Resolution of images extracted from PDF files

Shiv · February 27, 2006, 6:44am

Is there are way to Extract images from PDF files such that the image is the original resolution?

Currently all images exstracted are 96dpi.

Shiv · February 27, 2006, 2:33pm

Is there someone that can answer my questions please?

GeorgieYuan · February 27, 2006, 5:21pm

Dear Shiv,

We could only provide this mode now.

Thank you.

forever · February 27, 2006, 6:54pm

I am not sure if I am correct. In PDF document, the resolution of image is relative to the image size. For example, for a 96 dpi image, if I scale the image to double size of the orginal, it becomes 48 dpi in the PDF. How do you know the image resolution in the PDF document?

Shiv · February 27, 2006, 11:14pm

I'm not sure that's how it works :) Dpi is not dimension. An images of the given height and width can be of different dpi. Further is one tried to increase the dpi of an image it would look quite crappy.

This is what I am doing:

I create a PDF document using Acrobat professional. This document is simply made up of one image which is a 300 dpi image.

Using Acrobat reader, I can then export all images. When I do this, I get back the orginal image and it in a 300 dpi image.

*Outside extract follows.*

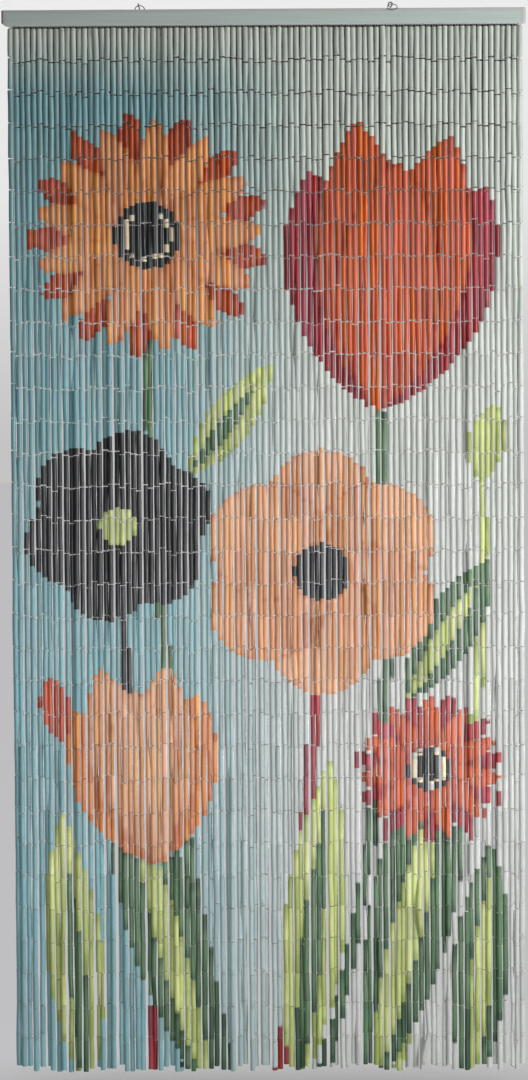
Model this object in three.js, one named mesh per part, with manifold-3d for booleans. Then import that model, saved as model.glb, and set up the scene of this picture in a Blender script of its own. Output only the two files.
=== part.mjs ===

When I attempt to do the same using Aspose PDF kit, I get a 96 dpi image. I've tested other software (PDF specific software) that does this as well.

I hope this explains the problem and requirement better?

Shiv.

Shiv · February 27, 2006, 11:17pm

One more thing. When I export images using Acrobat Reader it knows the image format of the images as well. So If a PDF document were comprised of 1 JPEG, 2 PNG and 1 TIFF image and I were to export all images, I’ll get the images in the original image format.

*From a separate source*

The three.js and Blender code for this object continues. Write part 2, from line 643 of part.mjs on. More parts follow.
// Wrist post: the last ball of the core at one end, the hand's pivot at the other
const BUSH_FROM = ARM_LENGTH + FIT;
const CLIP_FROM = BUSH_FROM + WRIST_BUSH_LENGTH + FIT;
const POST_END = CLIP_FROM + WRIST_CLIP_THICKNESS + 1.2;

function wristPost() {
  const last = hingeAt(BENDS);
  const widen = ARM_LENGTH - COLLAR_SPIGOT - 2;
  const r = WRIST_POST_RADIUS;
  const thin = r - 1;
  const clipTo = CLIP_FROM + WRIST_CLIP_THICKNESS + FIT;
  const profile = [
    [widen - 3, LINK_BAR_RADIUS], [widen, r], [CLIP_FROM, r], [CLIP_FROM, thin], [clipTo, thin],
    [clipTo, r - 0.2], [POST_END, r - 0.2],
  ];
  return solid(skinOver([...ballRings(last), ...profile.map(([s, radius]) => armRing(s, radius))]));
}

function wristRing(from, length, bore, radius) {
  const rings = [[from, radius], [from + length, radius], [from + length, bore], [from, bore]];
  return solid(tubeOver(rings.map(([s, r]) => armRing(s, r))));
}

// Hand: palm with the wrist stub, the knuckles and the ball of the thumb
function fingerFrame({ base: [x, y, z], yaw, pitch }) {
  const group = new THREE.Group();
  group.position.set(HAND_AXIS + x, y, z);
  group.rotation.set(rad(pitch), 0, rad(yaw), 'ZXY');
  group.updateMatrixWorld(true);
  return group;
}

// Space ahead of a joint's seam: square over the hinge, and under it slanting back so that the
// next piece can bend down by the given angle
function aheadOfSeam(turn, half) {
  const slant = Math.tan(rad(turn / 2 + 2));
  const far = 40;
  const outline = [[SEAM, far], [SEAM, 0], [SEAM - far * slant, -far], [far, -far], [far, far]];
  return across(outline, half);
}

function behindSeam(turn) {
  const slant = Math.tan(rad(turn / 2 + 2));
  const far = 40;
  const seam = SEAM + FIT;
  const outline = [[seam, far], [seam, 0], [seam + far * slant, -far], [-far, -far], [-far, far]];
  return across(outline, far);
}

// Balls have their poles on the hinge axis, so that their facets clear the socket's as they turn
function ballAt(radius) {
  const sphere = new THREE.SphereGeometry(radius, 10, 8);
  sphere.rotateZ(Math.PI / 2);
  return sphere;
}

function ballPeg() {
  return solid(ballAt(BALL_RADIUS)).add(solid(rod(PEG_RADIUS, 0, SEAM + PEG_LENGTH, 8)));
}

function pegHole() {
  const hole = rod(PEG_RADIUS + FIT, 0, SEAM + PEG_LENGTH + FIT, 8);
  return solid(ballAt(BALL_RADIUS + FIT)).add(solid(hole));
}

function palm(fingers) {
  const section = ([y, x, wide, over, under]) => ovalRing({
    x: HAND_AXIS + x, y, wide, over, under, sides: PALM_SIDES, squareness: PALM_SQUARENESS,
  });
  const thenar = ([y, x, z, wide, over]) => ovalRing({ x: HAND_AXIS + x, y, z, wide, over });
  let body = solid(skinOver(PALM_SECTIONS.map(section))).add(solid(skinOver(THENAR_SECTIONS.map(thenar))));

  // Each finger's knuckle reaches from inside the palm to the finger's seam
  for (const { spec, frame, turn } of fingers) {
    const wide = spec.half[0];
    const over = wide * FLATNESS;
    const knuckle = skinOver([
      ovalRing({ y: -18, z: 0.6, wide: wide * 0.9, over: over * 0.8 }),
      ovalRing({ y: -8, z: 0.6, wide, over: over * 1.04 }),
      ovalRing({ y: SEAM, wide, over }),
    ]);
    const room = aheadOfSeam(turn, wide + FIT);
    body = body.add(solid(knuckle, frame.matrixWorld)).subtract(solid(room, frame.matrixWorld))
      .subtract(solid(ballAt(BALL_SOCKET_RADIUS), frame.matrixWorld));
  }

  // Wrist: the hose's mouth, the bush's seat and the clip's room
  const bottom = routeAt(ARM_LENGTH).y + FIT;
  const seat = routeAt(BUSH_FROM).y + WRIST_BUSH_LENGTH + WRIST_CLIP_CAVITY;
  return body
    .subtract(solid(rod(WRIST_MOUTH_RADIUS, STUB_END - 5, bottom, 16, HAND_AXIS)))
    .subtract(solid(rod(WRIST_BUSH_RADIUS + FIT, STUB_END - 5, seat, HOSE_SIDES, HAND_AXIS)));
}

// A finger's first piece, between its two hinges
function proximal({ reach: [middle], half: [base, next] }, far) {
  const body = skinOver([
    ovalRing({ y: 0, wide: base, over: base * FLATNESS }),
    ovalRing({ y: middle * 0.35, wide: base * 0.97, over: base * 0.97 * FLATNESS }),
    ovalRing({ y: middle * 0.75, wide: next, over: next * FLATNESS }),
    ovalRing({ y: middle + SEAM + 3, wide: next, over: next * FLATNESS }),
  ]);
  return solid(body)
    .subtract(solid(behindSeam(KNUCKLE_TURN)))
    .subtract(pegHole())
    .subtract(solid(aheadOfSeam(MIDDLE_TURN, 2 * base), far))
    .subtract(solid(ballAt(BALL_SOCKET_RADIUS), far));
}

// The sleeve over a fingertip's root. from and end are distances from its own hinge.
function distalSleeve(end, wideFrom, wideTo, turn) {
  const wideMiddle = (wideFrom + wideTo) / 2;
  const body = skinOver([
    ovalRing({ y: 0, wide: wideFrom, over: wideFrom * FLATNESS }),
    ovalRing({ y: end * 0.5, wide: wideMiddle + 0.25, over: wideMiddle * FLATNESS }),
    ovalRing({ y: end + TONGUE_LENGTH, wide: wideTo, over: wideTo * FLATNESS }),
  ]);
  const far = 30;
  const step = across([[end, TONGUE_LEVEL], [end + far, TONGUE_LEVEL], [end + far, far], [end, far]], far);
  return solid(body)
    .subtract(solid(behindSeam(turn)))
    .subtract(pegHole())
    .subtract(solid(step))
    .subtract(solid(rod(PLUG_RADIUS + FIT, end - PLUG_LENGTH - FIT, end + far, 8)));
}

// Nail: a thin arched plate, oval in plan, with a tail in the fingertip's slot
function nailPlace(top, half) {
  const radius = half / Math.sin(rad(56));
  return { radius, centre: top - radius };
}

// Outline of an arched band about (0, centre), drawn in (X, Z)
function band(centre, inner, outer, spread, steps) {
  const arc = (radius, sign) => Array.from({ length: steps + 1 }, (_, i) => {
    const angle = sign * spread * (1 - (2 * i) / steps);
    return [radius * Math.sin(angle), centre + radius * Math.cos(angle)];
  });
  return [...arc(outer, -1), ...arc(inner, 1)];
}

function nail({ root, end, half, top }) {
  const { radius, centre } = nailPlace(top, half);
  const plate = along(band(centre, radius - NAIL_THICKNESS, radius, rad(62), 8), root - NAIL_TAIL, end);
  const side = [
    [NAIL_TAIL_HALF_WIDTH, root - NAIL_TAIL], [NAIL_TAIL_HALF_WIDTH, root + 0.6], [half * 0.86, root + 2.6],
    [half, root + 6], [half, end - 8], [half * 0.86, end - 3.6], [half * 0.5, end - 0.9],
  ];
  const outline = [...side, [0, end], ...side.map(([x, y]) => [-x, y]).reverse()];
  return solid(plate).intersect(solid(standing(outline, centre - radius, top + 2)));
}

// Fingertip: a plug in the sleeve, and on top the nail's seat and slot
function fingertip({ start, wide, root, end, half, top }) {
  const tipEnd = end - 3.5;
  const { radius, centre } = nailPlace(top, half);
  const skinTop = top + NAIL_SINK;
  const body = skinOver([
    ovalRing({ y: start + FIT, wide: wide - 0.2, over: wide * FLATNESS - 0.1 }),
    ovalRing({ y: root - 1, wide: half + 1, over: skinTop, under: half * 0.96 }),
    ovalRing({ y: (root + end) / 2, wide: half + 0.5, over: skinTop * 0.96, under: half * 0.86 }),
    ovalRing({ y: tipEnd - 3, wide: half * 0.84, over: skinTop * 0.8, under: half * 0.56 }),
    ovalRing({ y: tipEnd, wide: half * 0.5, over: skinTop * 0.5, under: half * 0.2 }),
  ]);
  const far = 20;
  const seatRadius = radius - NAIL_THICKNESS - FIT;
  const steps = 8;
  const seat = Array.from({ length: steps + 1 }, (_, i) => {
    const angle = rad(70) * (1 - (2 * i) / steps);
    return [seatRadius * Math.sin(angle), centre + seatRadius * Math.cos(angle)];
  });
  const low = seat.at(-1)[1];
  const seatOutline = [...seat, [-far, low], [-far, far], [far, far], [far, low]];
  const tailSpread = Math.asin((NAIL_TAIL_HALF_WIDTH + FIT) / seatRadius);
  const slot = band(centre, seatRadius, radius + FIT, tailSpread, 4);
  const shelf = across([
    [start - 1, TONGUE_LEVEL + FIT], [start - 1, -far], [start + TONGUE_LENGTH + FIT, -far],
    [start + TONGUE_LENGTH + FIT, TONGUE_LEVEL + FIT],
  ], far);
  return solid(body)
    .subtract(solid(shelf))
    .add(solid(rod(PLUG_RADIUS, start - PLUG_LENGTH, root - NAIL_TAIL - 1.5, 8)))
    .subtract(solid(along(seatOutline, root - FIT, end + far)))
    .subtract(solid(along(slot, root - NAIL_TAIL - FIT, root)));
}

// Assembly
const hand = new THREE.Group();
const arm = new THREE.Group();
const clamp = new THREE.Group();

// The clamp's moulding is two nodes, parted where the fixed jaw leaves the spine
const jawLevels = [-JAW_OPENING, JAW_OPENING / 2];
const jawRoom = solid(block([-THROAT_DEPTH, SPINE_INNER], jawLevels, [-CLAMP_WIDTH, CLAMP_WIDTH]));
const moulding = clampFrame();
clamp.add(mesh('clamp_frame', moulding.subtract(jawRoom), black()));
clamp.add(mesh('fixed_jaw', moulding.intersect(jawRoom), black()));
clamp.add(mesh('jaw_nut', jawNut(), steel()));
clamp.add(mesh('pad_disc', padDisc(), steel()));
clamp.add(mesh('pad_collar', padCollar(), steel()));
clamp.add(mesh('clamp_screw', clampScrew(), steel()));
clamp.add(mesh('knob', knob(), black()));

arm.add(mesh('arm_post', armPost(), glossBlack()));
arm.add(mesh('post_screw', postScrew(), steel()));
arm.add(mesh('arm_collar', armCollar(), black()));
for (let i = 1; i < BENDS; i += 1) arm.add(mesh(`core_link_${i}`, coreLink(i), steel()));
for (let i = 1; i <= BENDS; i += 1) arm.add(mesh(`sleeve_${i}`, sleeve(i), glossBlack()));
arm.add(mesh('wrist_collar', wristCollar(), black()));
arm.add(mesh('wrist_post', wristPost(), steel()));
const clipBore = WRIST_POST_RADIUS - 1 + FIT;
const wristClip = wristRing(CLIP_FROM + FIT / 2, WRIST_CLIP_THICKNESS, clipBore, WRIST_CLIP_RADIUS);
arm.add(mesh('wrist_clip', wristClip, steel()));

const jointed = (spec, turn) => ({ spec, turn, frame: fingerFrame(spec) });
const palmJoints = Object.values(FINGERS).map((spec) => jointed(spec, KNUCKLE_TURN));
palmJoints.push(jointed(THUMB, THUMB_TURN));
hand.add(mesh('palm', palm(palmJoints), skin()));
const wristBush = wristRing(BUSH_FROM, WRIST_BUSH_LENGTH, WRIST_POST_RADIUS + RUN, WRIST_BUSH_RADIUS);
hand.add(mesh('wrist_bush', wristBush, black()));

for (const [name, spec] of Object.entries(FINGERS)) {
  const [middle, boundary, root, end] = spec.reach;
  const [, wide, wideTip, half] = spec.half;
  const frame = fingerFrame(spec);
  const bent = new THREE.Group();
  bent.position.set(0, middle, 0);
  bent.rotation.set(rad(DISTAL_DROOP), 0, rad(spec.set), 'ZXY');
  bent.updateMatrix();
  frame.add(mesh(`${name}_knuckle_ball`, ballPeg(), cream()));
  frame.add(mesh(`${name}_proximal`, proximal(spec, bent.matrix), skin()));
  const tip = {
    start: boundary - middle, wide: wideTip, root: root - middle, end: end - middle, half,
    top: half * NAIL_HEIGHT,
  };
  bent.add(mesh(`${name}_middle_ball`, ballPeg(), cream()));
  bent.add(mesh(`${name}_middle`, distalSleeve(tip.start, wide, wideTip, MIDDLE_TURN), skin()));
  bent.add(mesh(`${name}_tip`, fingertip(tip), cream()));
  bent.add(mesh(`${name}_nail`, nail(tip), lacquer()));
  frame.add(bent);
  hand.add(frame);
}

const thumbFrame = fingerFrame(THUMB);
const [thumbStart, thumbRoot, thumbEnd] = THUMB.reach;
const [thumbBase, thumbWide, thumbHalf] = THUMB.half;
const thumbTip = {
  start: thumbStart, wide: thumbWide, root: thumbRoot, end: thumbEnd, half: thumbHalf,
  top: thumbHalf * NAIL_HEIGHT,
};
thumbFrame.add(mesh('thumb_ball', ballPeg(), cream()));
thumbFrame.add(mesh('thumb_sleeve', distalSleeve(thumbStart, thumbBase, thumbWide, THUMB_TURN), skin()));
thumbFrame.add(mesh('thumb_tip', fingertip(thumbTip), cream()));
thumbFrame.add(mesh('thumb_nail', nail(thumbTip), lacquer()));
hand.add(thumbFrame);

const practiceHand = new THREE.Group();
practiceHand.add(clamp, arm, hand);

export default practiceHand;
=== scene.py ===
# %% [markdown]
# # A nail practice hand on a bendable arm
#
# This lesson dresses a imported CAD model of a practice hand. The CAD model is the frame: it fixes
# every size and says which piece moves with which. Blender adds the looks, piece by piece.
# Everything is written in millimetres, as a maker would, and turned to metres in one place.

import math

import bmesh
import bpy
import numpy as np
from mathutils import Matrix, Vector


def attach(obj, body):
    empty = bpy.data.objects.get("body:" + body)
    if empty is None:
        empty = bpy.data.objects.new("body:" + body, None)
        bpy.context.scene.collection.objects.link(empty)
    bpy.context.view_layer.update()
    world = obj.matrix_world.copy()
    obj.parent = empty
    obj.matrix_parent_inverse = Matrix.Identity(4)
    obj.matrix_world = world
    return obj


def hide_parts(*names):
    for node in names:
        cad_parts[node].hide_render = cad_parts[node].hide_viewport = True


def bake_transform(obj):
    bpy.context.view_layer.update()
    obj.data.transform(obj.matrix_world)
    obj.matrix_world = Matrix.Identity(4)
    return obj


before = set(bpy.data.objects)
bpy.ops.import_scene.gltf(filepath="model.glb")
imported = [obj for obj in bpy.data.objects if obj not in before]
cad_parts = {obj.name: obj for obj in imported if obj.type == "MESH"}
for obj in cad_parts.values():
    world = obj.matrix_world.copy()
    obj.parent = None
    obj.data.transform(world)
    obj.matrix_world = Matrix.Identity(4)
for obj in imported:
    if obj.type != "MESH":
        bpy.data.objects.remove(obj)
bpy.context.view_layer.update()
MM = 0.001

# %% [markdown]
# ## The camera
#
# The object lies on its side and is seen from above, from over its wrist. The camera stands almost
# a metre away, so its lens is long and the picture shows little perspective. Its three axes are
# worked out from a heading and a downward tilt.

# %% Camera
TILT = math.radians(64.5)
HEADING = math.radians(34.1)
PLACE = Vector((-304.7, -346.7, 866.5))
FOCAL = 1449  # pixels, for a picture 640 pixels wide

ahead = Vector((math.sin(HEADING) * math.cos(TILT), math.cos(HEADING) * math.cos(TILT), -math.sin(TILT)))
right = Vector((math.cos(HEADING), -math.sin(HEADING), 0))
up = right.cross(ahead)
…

forever · February 28, 2006, 12:19am

I checked the display setting of Acrobat (at "edit->perferences->page display) and found the system setting is 96 DPI. Maybe it have something to do with this?

forever · February 28, 2006, 12:22am

BTW, our developers are now working to improve the image extracting function. We will study further about the resolution problem too.

Shiv · February 28, 2006, 10:24pm

Tomy that's good news. I'd love to be able use your product. Unfortunately, unless we can extract images at the same resolution as they were when orginally embedded in PDF we can't use your product for what we need. We like the other capability that PDF kit can give us no doubt.

Would it be possible for you to let me know when this is done? Or if you need me to test it out for you I'd be glad to help.

Shiv.

forever · March 1, 2006, 12:22am

Dear Shiv,

Sorry I can't tell you when this will be available since we are now study this issue and we are not sure how to solve this problem.

Shiv · March 2, 2006, 11:44pm

Tommy,

Here is a little code snippet that I used to extract the image from the PDF file I sent you earlier. It works as expected. I get the original dpi as well as ImageFormat

BinaryReader reader = new BinaryReader(File.Open(@“C:\Documents and Settings\Shiv Kumar\My Documents\ScannedPage.pdf”, FileMode.Open, FileAccess.Read));

int i = 0;

while (i != 1375)

{

reader.ReadByte();

i++;

}

byte[] bytes = reader.ReadBytes(738805);

reader.Close();

MemoryStream stream = new MemoryStream(bytes);

try

{

Image img = Image.FromStream(stream);

try

{

ImageFormat format = img.RawFormat;

string fileExt = “”;

if (format.Equals(ImageFormat.Bmp))

fileExt = “bmp”;

else if (format.Equals(ImageFormat.Jpeg))

fileExt = “jpg”;

else if (format.Equals(ImageFormat.Png))

fileExt = “png”;

else if (format.Equals(ImageFormat.Gif))

fileExt = “gif”;

img.Save(@“C:\test.” + fileExt, format);

}

finally

{

img.Dispose();

}

}

finally

{

stream.Close();

}

forever · March 3, 2006, 2:26am

Thanks for your code. That might be great help to our developers.